DIRECTIVE.
Reproduce all of the material word for word.

Part of a data file
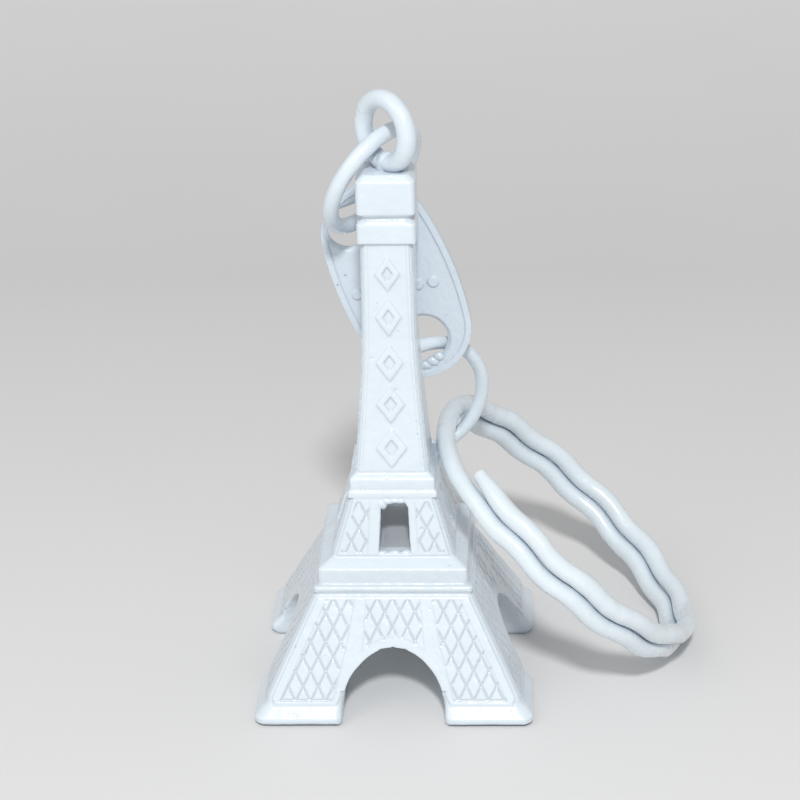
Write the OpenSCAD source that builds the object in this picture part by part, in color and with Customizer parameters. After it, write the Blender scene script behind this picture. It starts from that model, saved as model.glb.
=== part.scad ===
// Tower souvenir keychain: a hollow four-legged tower charm with a loop on its
// head, a jump ring, an oval slotted tag, a second jump ring and a double-turn
// split key ring. The tower stands on its four feet and the chain leans against
// it. Millimetres. Origin on the ground under the middle of the tower, +Z up,
// the tower's front faces -Y.

/* [Tower] */
// Half of the tower's width across the feet
foot_half = 11; // [9:0.1:13]
// Half of the gap between two neighbouring feet
foot_gap_half = 4.08; // [3:0.01:5]
// Half width of the first platform
deck1_half = 5.91; // [5:0.01:7]
// Half width of the second platform
deck2_half = 3.37; // [3:0.01:4]
// Half width of the column just under its collar
column_half = 1.88; // [1.5:0.01:2.5]
// Half width of the collar and the head block
head_half = 2.27; // [2:0.01:2.8]
// Height of the top of the head block
head_top = 42.65; // [38:0.1:46]
// Wall of the hollow second stage
stage_wall = 1.1; // [0.8:0.05:1.6]
// How far the ribs and bands stand out from the faces
rib = 0.15; // [0.05:0.01:0.3]
// How far the diamonds stand out from the column
diamond_rise = 0.3; // [0.1:0.05:0.6]

/* [Loop on the head] */
// Height of the loop's centre
eye_z = 45.5; // [44:0.1:47]
// Mean radius of the loop
eye_r = 2.5; // [2:0.01:3]
// Radius of the loop's wire
eye_wire = 0.75; // [0.5:0.01:1]
// Turn of the loop about the vertical, in degrees
eye_turn = -46.2; // [-90:0.1:90]
// Depth of the shank in the head block
shank_depth = 2.4; // [1:0.1:3]

/* [Upper jump ring] */
// Centre of the upper jump ring
ring1_c = [-1.20, 2.55, 41.00];
// Direction of the upper ring's axis
ring1_n = [0.735, -0.517, -0.438];
// Mean radius of the upper ring
ring1_r = 4.6; // [3.5:0.01:5]
// Radius of the upper ring's wire
ring1_wire = 0.63; // [0.4:0.01:0.8]

/* [Tag] */
// Centre of the tag
tag_c = [0.38, 4.6, 31.67];
// Lean of the tag's long axis in its own plane, in degrees
tag_lean = 21; // [0:0.1:45]
// Half length of the tag
tag_a = 8.5; // [7:0.01:10]
// Half width of the tag
tag_b = 4.75; // [4:0.01:6]
// Radius of the tag's rounded ends
tag_end_r = 4.4; // [3:0.1:4.6]
// Thickness of the tag at its rim
tag_thick = 1; // [0.9:0.05:1.6]
// Depth of the field inside the rim, on each face
tag_sink = 0.12; // [0.05:0.01:0.3]
// Width of the rim
tag_rim = 0.5; // [0.3:0.05:0.8]
// Distance of the upper slot from the centre
slot1_d = 5.6; // [5:0.05:6.5]
// Half height of the upper slot
slot1_r = 1.6; // [1.2:0.01:2]
// Distance of the lower slot from the centre
slot2_d = 5.3; // [4.5:0.05:6]
// Half height of the lower slot
slot2_r = 1.95; // [1.2:0.01:2]
// Bevel round both slots
slot_bevel = 0.3; // [0:0.05:0.4]

/* [Lower jump ring] */
// Centre of the lower jump ring
ring2_c = [2.63, 5.44, 21.24];
// Direction of the lower ring's axis
ring2_n = [0.403, -0.805, -0.078];
// Mean radius of the lower ring
ring2_r = 4.85; // [4:0.01:5.5]
// Radius of the lower ring's wire
ring2_wire = 0.5; // [0.4:0.01:0.7]

/* [Split ring] */
// Centre of the split ring
split_c = [13.61, 4.17, 10.29];
// Direction of the split ring's axis
split_n = [0.682, 0.076, 0.728];
// Mean radius of the split ring
split_r = 13.02; // [11:0.01:15]
// Radius of the split ring's wire
split_wire = 0.77; // [0.6:0.01:1]
// Half of the distance between the two turns
split_lay = 0.8; // [0.7:0.01:1.2]

/* [Hidden] */
$fn = 64;
e = 0.01;

white = [0.93, 0.94, 0.95];

// ---- tower ------------------------------------------------------------
// Half width of the tower against height: feet, lower stage, first platform,
// second stage, second platform, column, collar and head block.
function prof(k) = [
    [foot_half - 0.3, 0], [foot_half + k, 0.35], [foot_half + k, 0.75], [10.1 + k, 1.7], [6.15 + k, 9.3],
    [6.15 + k, 9.5], [6.3 + k, 9.62], [6.3 + k, 9.95], [deck1_half, 10.12],
    [deck1_half, 11.36], [4.8 + k, 11.98], [3.35 + k, 16.44],
    [3.55, 16.5], [3.55, 17.0], [3.25, 17.1], [3.25, 17.19],
    [deck2_half, 17.22], [deck2_half, 18.0], [2.8 + k, 18.46],
    [2.56 + k, 21.1], [2.36 + k, 23.6], [2.17 + k, 26], [2.0 + k, 29.3],
    [1.92 + k, 32.6], [column_half + k, 37.23], [head_half, 37.25],
    [head_half, 38.75], [2.1, 39.05], [1.95, 39.12], [1.95, 39.32],
    [2.1, 39.38], [head_half, 39.6], [head_half, head_top - 0.5], [1.77, head_top]];
function both(p) = concat(p, [for (i = [len(p) - 1 : -1 : 0]) [-p[i][0], p[i][1]]]);

// A flat outline in the X-Z plane, carried through the whole tower along Y.
module through_y(w = 30) rotate([90, 0, 0]) translate([0, 0, -w / 2]) linear_extrude(w) children();
module through_x(w = 30) rotate([0, 0, 90]) through_y(w) children();

module stack(k) intersection() {
    through_y() polygon(both(prof(k)));
    through_x() polygon(both(prof(k)));
}

// Arch between the feet, g grows it outwards.
function arch(g) = both([[foot_gap_half + g, -1], [4.06 + g, 1.0], [3.95 + g, 1.95],
    [3.75 + g, 2.8], [3.45 + g * 0.9, 3.45 + g * 0.4], [3.0 + g * 0.75, 4.05 + g * 0.65],
    [2.45 + g * 0.55, 4.6 + g * 0.85], [1.8 + g * 0.35, 5.08 + g * 0.95],
    [1.0 + g * 0.15, 5.48 + g], [0, 5.65 + g]]);

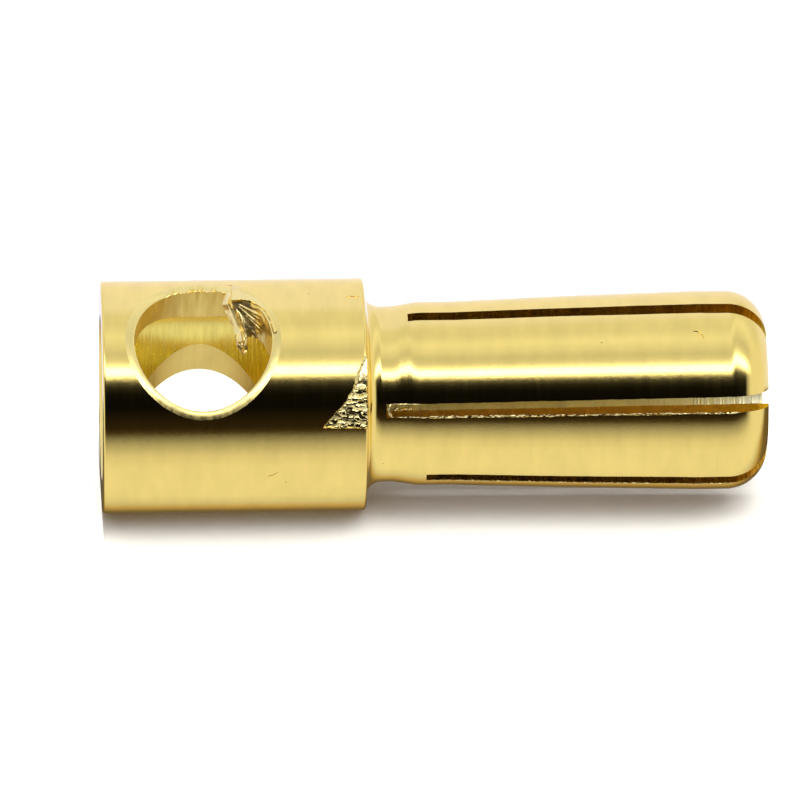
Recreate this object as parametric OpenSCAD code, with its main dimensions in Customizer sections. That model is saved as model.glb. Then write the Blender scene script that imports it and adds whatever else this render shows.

RESPONSE.
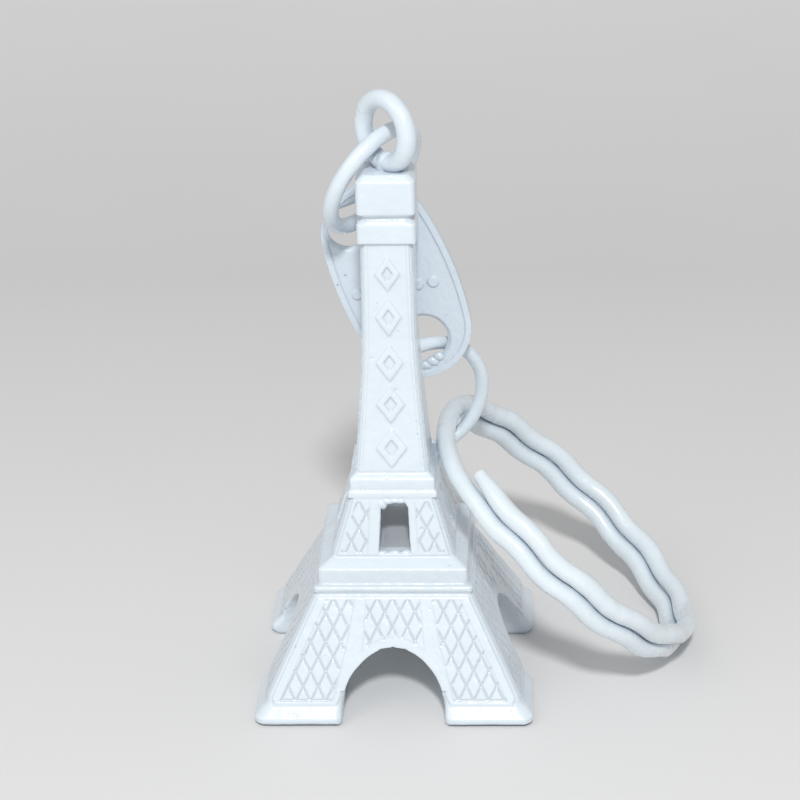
Write the OpenSCAD source that builds the object in this picture part by part, in color and with Customizer parameters. After it, write the Blender scene script behind this picture. It starts from that model, saved as model.glb.
=== part.scad ===
// Tower souvenir keychain: a hollow four-legged tower charm with a loop on its
// head, a jump ring, an oval slotted tag, a second jump ring and a double-turn
// split key ring. The tower stands on its four feet and the chain leans against
// it. Millimetres. Origin on the ground under the middle of the tower, +Z up,
// the tower's front faces -Y.

/* [Tower] */
// Half of the tower's width across the feet
foot_half = 11; // [9:0.1:13]
// Half of the gap between two neighbouring feet
foot_gap_half = 4.08; // [3:0.01:5]
// Half width of the first platform
deck1_half = 5.91; // [5:0.01:7]
// Half width of the second platform
deck2_half = 3.37; // [3:0.01:4]
// Half width of the column just under its collar
column_half = 1.88; // [1.5:0.01:2.5]
// Half width of the collar and the head block
head_half = 2.27; // [2:0.01:2.8]
// Height of the top of the head block
head_top = 42.65; // [38:0.1:46]
// Wall of the hollow second stage
stage_wall = 1.1; // [0.8:0.05:1.6]
// How far the ribs and bands stand out from the faces
rib = 0.15; // [0.05:0.01:0.3]
// How far the diamonds stand out from the column
diamond_rise = 0.3; // [0.1:0.05:0.6]

/* [Loop on the head] */
// Height of the loop's centre
eye_z = 45.5; // [44:0.1:47]
// Mean radius of the loop
eye_r = 2.5; // [2:0.01:3]
// Radius of the loop's wire
eye_wire = 0.75; // [0.5:0.01:1]
// Turn of the loop about the vertical, in degrees
eye_turn = -46.2; // [-90:0.1:90]
// Depth of the shank in the head block
shank_depth = 2.4; // [1:0.1:3]

/* [Upper jump ring] */
// Centre of the upper jump ring
ring1_c = [-1.20, 2.55, 41.00];
// Direction of the upper ring's axis
ring1_n = [0.735, -0.517, -0.438];
// Mean radius of the upper ring
ring1_r = 4.6; // [3.5:0.01:5]
// Radius of the upper ring's wire
ring1_wire = 0.63; // [0.4:0.01:0.8]

/* [Tag] */
// Centre of the tag
tag_c = [0.38, 4.6, 31.67];
// Lean of the tag's long axis in its own plane, in degrees
tag_lean = 21; // [0:0.1:45]
// Half length of the tag
tag_a = 8.5; // [7:0.01:10]
// Half width of the tag
tag_b = 4.75; // [4:0.01:6]
// Radius of the tag's rounded ends
tag_end_r = 4.4; // [3:0.1:4.6]
// Thickness of the tag at its rim
tag_thick = 1; // [0.9:0.05:1.6]
// Depth of the field inside the rim, on each face
tag_sink = 0.12; // [0.05:0.01:0.3]
// Width of the rim
tag_rim = 0.5; // [0.3:0.05:0.8]
// Distance of the upper slot from the centre
slot1_d = 5.6; // [5:0.05:6.5]
// Half height of the upper slot
slot1_r = 1.6; // [1.2:0.01:2]
// Distance of the lower slot from the centre
slot2_d = 5.3; // [4.5:0.05:6]
// Half height of the lower slot
slot2_r = 1.95; // [1.2:0.01:2]
// Bevel round both slots
slot_bevel = 0.3; // [0:0.05:0.4]

/* [Lower jump ring] */
// Centre of the lower jump ring
ring2_c = [2.63, 5.44, 21.24];
// Direction of the lower ring's axis
ring2_n = [0.403, -0.805, -0.078];
// Mean radius of the lower ring
ring2_r = 4.85; // [4:0.01:5.5]
// Radius of the lower ring's wire
ring2_wire = 0.5; // [0.4:0.01:0.7]

/* [Split ring] */
// Centre of the split ring
split_c = [13.61, 4.17, 10.29];
// Direction of the split ring's axis
split_n = [0.682, 0.076, 0.728];
// Mean radius of the split ring
split_r = 13.02; // [11:0.01:15]
// Radius of the split ring's wire
split_wire = 0.77; // [0.6:0.01:1]
// Half of the distance between the two turns
split_lay = 0.8; // [0.7:0.01:1.2]

/* [Hidden] */
$fn = 64;
e = 0.01;

white = [0.93, 0.94, 0.95];

// ---- tower ------------------------------------------------------------
// Half width of the tower against height: feet, lower stage, first platform,
// second stage, second platform, column, collar and head block.
function prof(k) = [
    [foot_half - 0.3, 0], [foot_half + k, 0.35], [foot_half + k, 0.75], [10.1 + k, 1.7], [6.15 + k, 9.3],
    [6.15 + k, 9.5], [6.3 + k, 9.62], [6.3 + k, 9.95], [deck1_half, 10.12],
    [deck1_half, 11.36], [4.8 + k, 11.98], [3.35 + k, 16.44],
    [3.55, 16.5], [3.55, 17.0], [3.25, 17.1], [3.25, 17.19],
    [deck2_half, 17.22], [deck2_half, 18.0], [2.8 + k, 18.46],
    [2.56 + k, 21.1], [2.36 + k, 23.6], [2.17 + k, 26], [2.0 + k, 29.3],
    [1.92 + k, 32.6], [column_half + k, 37.23], [head_half, 37.25],
    [head_half, 38.75], [2.1, 39.05], [1.95, 39.12], [1.95, 39.32],
    [2.1, 39.38], [head_half, 39.6], [head_half, head_top - 0.5], [1.77, head_top]];
function both(p) = concat(p, [for (i = [len(p) - 1 : -1 : 0]) [-p[i][0], p[i][1]]]);

// A flat outline in the X-Z plane, carried through the whole tower along Y.
module through_y(w = 30) rotate([90, 0, 0]) translate([0, 0, -w / 2]) linear_extrude(w) children();
module through_x(w = 30) rotate([0, 0, 90]) through_y(w) children();

module stack(k) intersection() {
    through_y() polygon(both(prof(k)));
    through_x() polygon(both(prof(k)));
}

// Arch between the feet, g grows it outwards.
function arch(g) = both([[foot_gap_half + g, -1], [4.06 + g, 1.0], [3.95 + g, 1.95],
    [3.75 + g, 2.8], [3.45 + g * 0.9, 3.45 + g * 0.4], [3.0 + g * 0.75, 4.05 + g * 0.65],
    [2.45 + g * 0.55, 4.6 + g * 0.85], [1.8 + g * 0.35, 5.08 + g * 0.95],
    [1.0 + g * 0.15, 5.48 + g], [0, 5.65 + g]]);

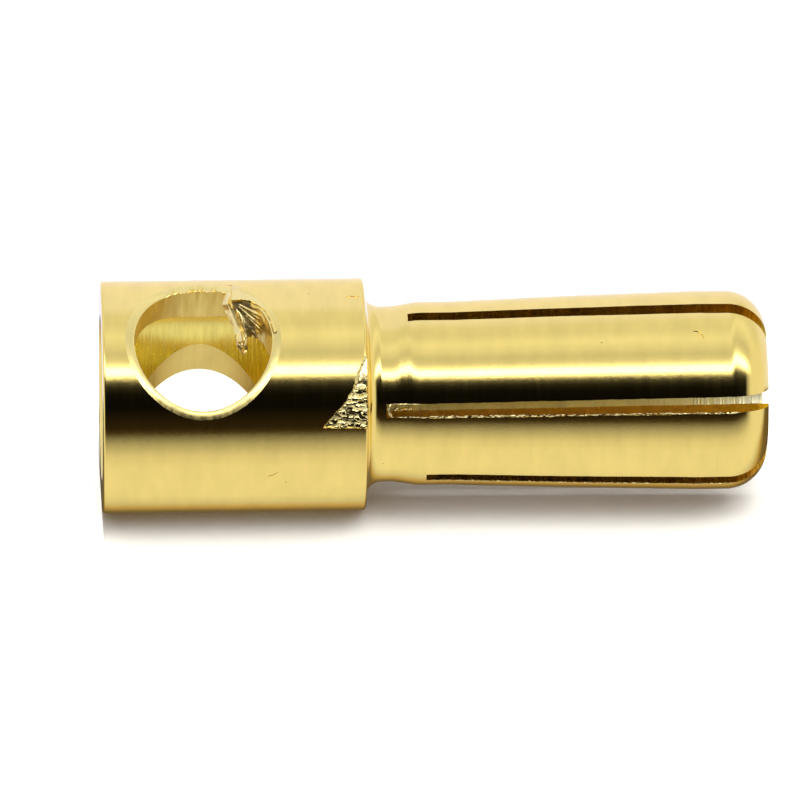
Recreate this object as parametric OpenSCAD code, with its main dimensions in Customizer sections. That model is saved as model.glb. Then write the Blender scene script that imports it and adds whatever else this render shows.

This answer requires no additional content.